Tyler and Rachel and their children, Andrew and Sylvia, came for a couple of days before we all headed over to the Christensen family reunion in Sun River, Oregon. Tyler helped out doing some roof and gutter cleaning on Grandma Carson's house. (He takes after his dad--helping with fix-it projects--in that respect.)
 Tyler and Rachel at dinner with Kent's brothers, Marty and Joe.
Andrew loved riding the little bike at great Grandma Carson's house.
 He and Sylvia also liked the little lawn chairs that were just their size.
On the drive to Sun River, a resort town in central Oregon, we had some more awesome views of Mt. Hood. We were on our way to a  Christensen family reunion.
This was the closest view we had from around the back side of the mountain.
Here's a photo of the my original birth family, minus my oldest brother, who was killed in a car accident 25 years ago.
 Garrett and Krystal's family drove down from Montana to attend the reunion. The cousins had fun playing together.
 Krystal with Adam.
 Granddad Carson had some fun activities for the grandchildren to do.
 Kent and I, Garrett and Krystal's family, Tyler and Rachel's family, and my mom and dad all stayed in the same rental home. We had a good time and the weather was wonderful.
 One day we went to the water park in the town.
 Kent and my dad got pretty tuckered out, and showed the grandchildren the proper way to nap on a Sunday afternoon.
 Three generations of Carson girls.
We attended church in nearby Bend, Oregon. Our family reunion took up about five rows in the overflow section of the church.
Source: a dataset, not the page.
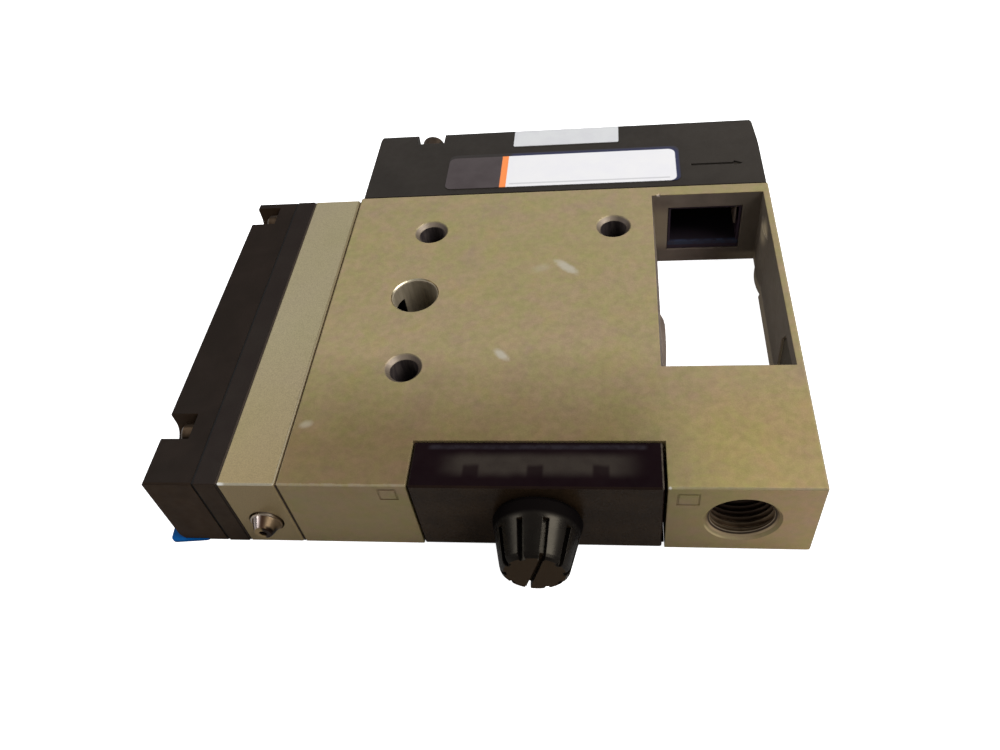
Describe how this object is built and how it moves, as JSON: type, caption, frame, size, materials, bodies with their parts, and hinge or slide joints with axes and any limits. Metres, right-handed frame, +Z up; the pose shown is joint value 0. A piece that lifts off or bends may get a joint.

Unfortunately we didn't get any photos of the whole group.
After the reunion Kent and I drove down to Crater Lake, Oregon. It was only about an hour and a half drive from Sun River.  We entered from the north entrance, which was closed later in the summer due to forest fires in the area.
 We couldn't believe the bright blue color of the lake.
 It was gorgeous, and as you can see, it was a beautiful sunny day in Oregon.
Crater Lake is the deepest lake in North America.
 Since Crater Lake is the top of a volcano, we had a good view of the surrounding area from up by the lake.
Here's our attempt at a selfie. Not that great, but better than most of the selfies we try to take!
  We set up our tripod to get this shot. It was purely by coincidence that our shirts matched the color of the lake!
After Crater Lake we flew back to Virginia on July 29th, after having a super fantastic month on the road enjoying the beauties of America and lots of time with family!

11 July 2015

What We Did on Our Summer Vacation Part 3--Wyoming and Montana

After leaving the family reunion in Colorado we spent a day in Wyoming on our way to visit Garrett and Krystal's family in Great Falls, Montana. In Wyoming we started off our day early at Devil's Tower, which I've wanted to see since I saw "Close Encounters of the Third Kind."
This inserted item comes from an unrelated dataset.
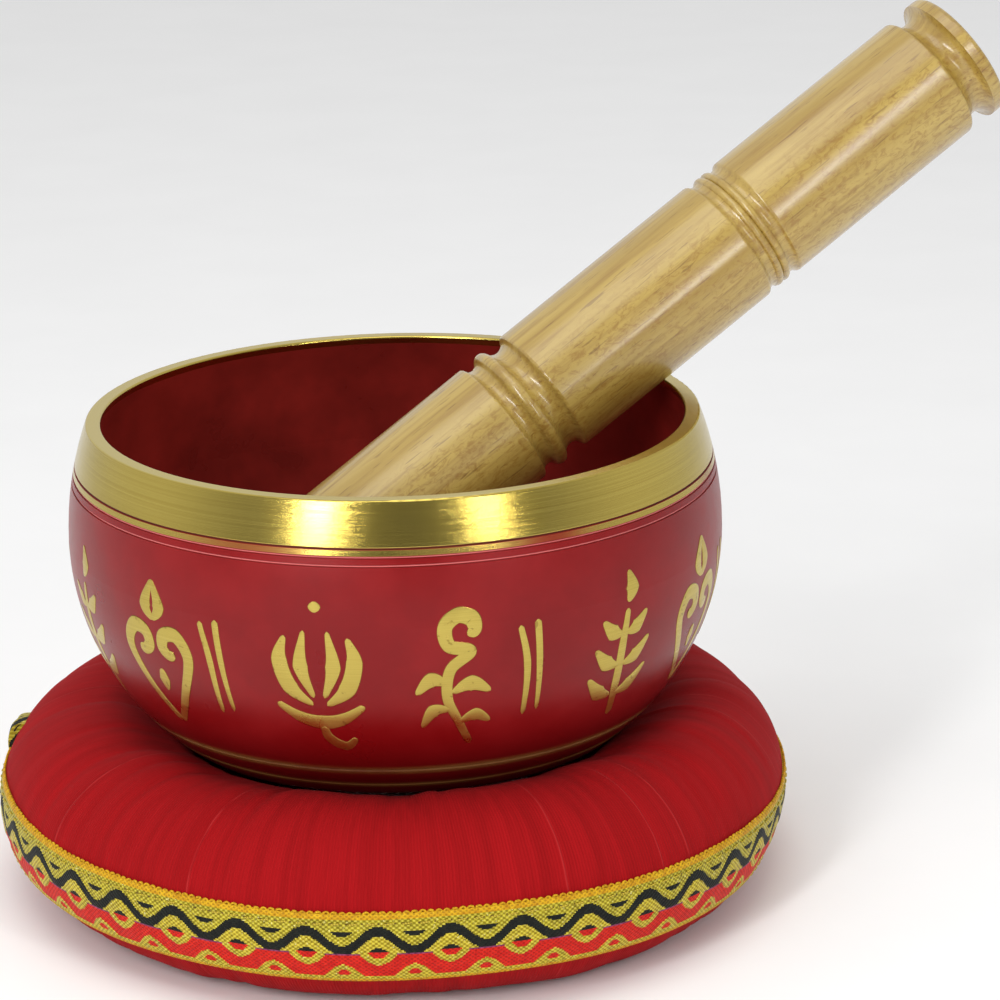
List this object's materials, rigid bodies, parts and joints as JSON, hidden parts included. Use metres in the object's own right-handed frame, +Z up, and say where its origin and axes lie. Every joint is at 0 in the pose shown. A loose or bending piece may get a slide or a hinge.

 It was the first national monument in the United States, and it was quite a sight to see.

 Kent thought this sign was funny that we saw for sale in the gift shop.
After visiting Devil's Tower, we raced across the entire state of Wyoming to get to Yellowstone National Park. Fortunately, the speed limit was 80mph.
 Once we got to Yellowstone, it took us another two hours of driving within the park to get to the Old Faithful geyser. Unfortunately, it started raining right before we got to Old Faithful. But at least we only had to wait about 30 minutes after we arrived before it went off.
 There was really too much steam to get a good photo of the geyser.
 We also drove around to some of the other interesting sights in the park.

 As we were on our way out of the park we got stuck in a buffalo traffic jam.
 The buffalo weren't at all afraid of the cars and took their sweet time about moving out of the road.
We spent that night in Bozeman, Montana. The next morning we went to the Museum of the Rockies, which is on the Montana State University campus and is affiliated with the Smithsonian.
 It was full of dinosaur bones that had been excavated in Montana. The skeleton below had just been returned to the museum and the display opened up just a few months before we went to see it.
 Here are a few scenes we saw as we drove from Bozeman to Great Falls, where Garrett and Krystal's family lives.
 We saw some really beautiful countryside.
 In Great Falls one of the places we went to see was the Lewis and Clark National Historic Trail Interpretive Center. It was very interesting.
 This is a picture of some of the "falls" that became the namesake of the town.
Granddad had lots of help when he was washing the cars.

 We celebrated Makayla's third birthday while we were in town.
Her mom made a beautiful castle cake, and Makayla was thrilled with it.
I graduated from high school in Great Falls, so Kent and I drove out to Charles M. Russell High School and took a picture. It looked pretty much the same to me, and I graduated 38 years ago. I also visited my junior high school friend, Katrina Carpenter. Can't believe I've been friends with her for over 43 years.
Pictured below was one of the sunsets we saw from Krystal and Garrett's backyard. Montana's nickname is "Big Sky Country" after all. 
As we were driving from Great Falls to Spokane, Washington, Kent and I stopped outside of Helena to go to the Gates of the Mountains, so named by Meriweather Lewis in 1805.
 We took a two-hour boat cruise up the Missouri River and saw some amazing scenery, between limestone cliffs. Our guide was very interesting and told lots of history of the area.
We saw bald eagles, which is the first time I've seen them.
 We took about 50 photos, but have selected just a few to give an idea of the area.

We've had such a great time seeing so many awesome and interesting sights as we drove across the United States!